Exactly the lines from the line with "Keep writing the" to the line with "return piece" should be extracted, both included, with no other lines.

### Material provided
◇ ◇ ◇ ◇ ◇

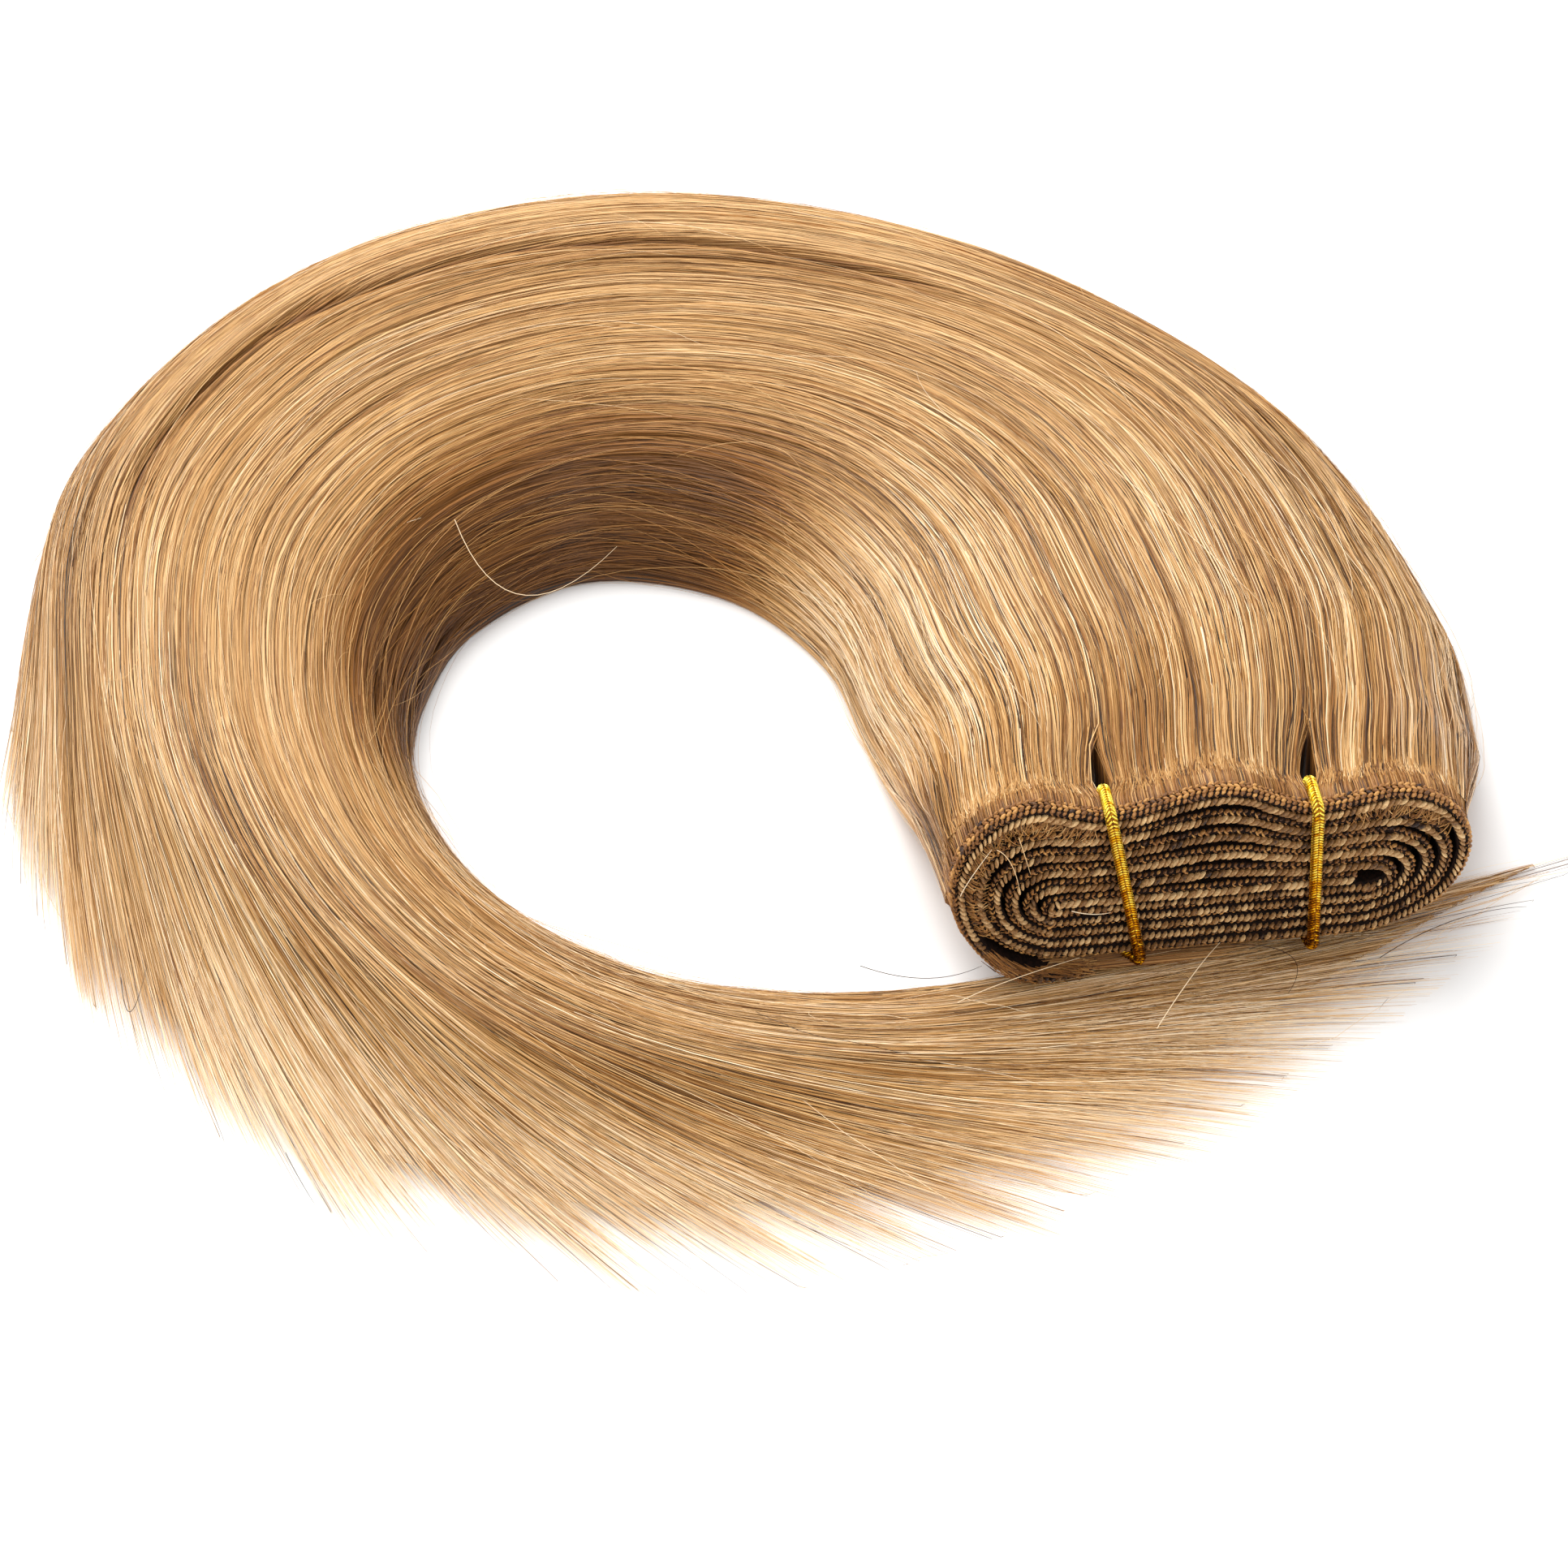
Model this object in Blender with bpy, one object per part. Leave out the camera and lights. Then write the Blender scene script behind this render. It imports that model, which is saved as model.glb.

◇ ◇ ◇ ◇ ◇

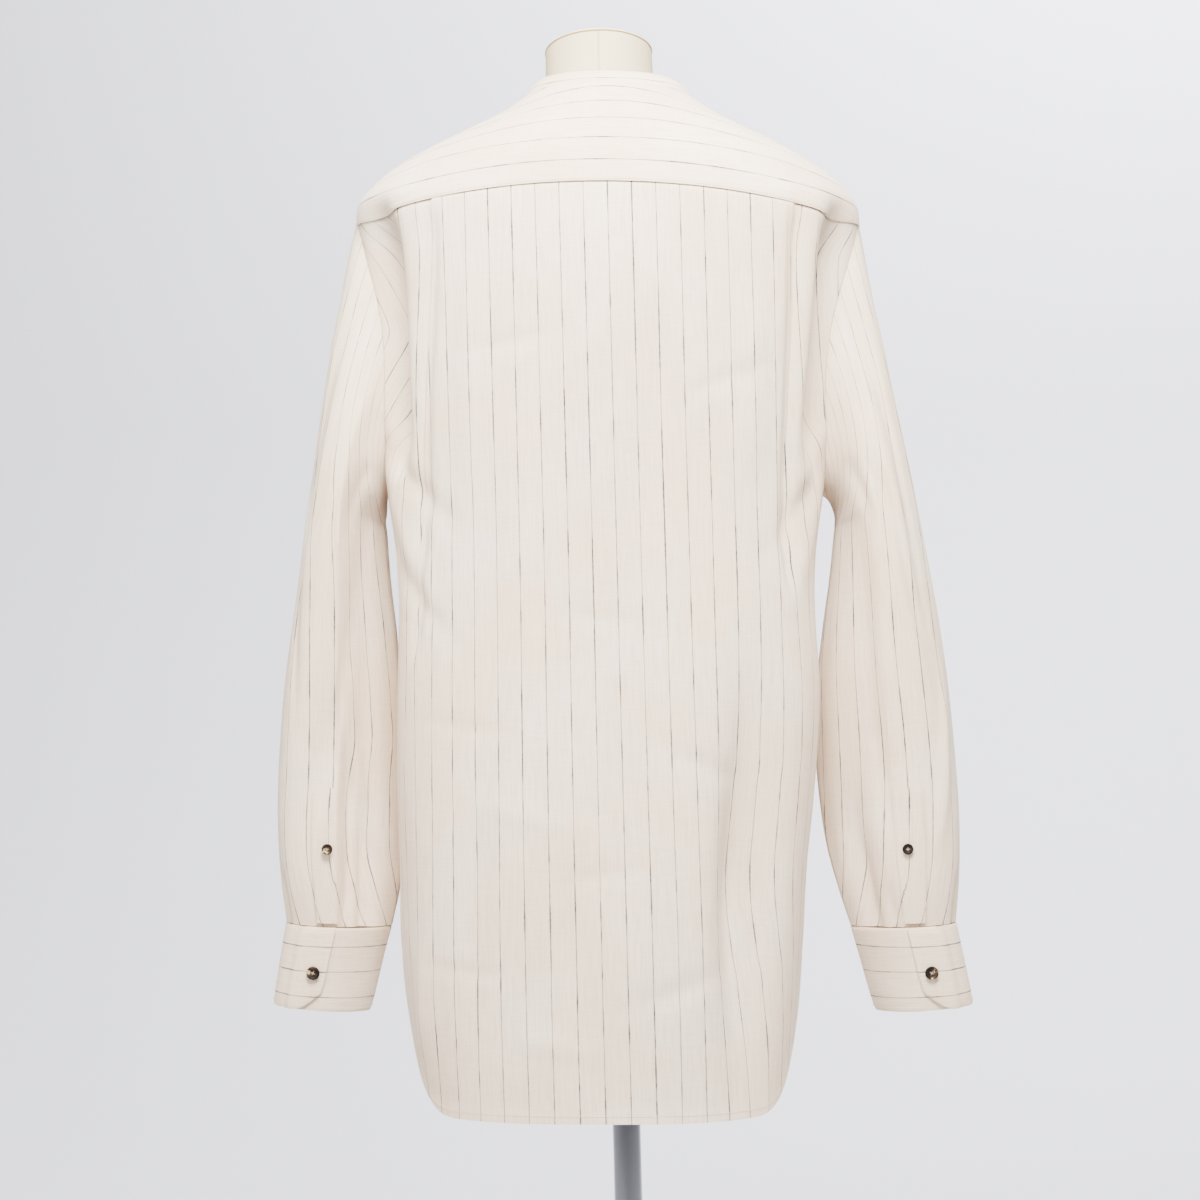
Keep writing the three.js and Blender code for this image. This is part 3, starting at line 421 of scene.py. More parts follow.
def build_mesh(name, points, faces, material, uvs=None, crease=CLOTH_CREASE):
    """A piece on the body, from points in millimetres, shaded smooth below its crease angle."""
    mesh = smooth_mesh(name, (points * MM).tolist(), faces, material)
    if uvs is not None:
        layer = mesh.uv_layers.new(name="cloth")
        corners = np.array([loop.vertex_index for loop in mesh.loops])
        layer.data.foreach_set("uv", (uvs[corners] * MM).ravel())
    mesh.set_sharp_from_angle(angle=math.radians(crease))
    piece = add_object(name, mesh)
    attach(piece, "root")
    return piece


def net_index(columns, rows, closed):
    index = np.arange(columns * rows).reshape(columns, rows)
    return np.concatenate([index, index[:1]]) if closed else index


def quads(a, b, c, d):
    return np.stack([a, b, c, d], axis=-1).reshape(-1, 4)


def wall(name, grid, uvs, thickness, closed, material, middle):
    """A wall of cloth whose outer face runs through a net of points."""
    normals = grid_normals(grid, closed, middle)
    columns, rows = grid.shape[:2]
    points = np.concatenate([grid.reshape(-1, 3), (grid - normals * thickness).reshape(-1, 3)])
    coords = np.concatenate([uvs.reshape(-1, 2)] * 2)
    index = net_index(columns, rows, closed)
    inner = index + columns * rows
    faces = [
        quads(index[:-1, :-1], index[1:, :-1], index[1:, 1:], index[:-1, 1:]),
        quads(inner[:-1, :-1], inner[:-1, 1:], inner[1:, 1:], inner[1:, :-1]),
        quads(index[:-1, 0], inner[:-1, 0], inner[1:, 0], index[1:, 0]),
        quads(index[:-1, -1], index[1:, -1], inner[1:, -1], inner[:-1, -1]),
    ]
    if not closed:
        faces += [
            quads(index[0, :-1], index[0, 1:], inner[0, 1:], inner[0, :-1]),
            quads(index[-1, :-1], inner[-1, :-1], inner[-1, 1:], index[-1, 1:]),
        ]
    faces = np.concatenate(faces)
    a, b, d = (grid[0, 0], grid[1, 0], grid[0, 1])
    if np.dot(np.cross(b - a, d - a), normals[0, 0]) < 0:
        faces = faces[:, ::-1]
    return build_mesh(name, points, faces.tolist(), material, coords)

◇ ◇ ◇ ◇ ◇

### Answer for this exercise
Keep writing the three.js and Blender code for this image. This is part 3, starting at line 421 of scene.py. More parts follow.
def build_mesh(name, points, faces, material, uvs=None, crease=CLOTH_CREASE):
    """A piece on the body, from points in millimetres, shaded smooth below its crease angle."""
    mesh = smooth_mesh(name, (points * MM).tolist(), faces, material)
    if uvs is not None:
        layer = mesh.uv_layers.new(name="cloth")
        corners = np.array([loop.vertex_index for loop in mesh.loops])
        layer.data.foreach_set("uv", (uvs[corners] * MM).ravel())
    mesh.set_sharp_from_angle(angle=math.radians(crease))
    piece = add_object(name, mesh)
    attach(piece, "root")
    return piece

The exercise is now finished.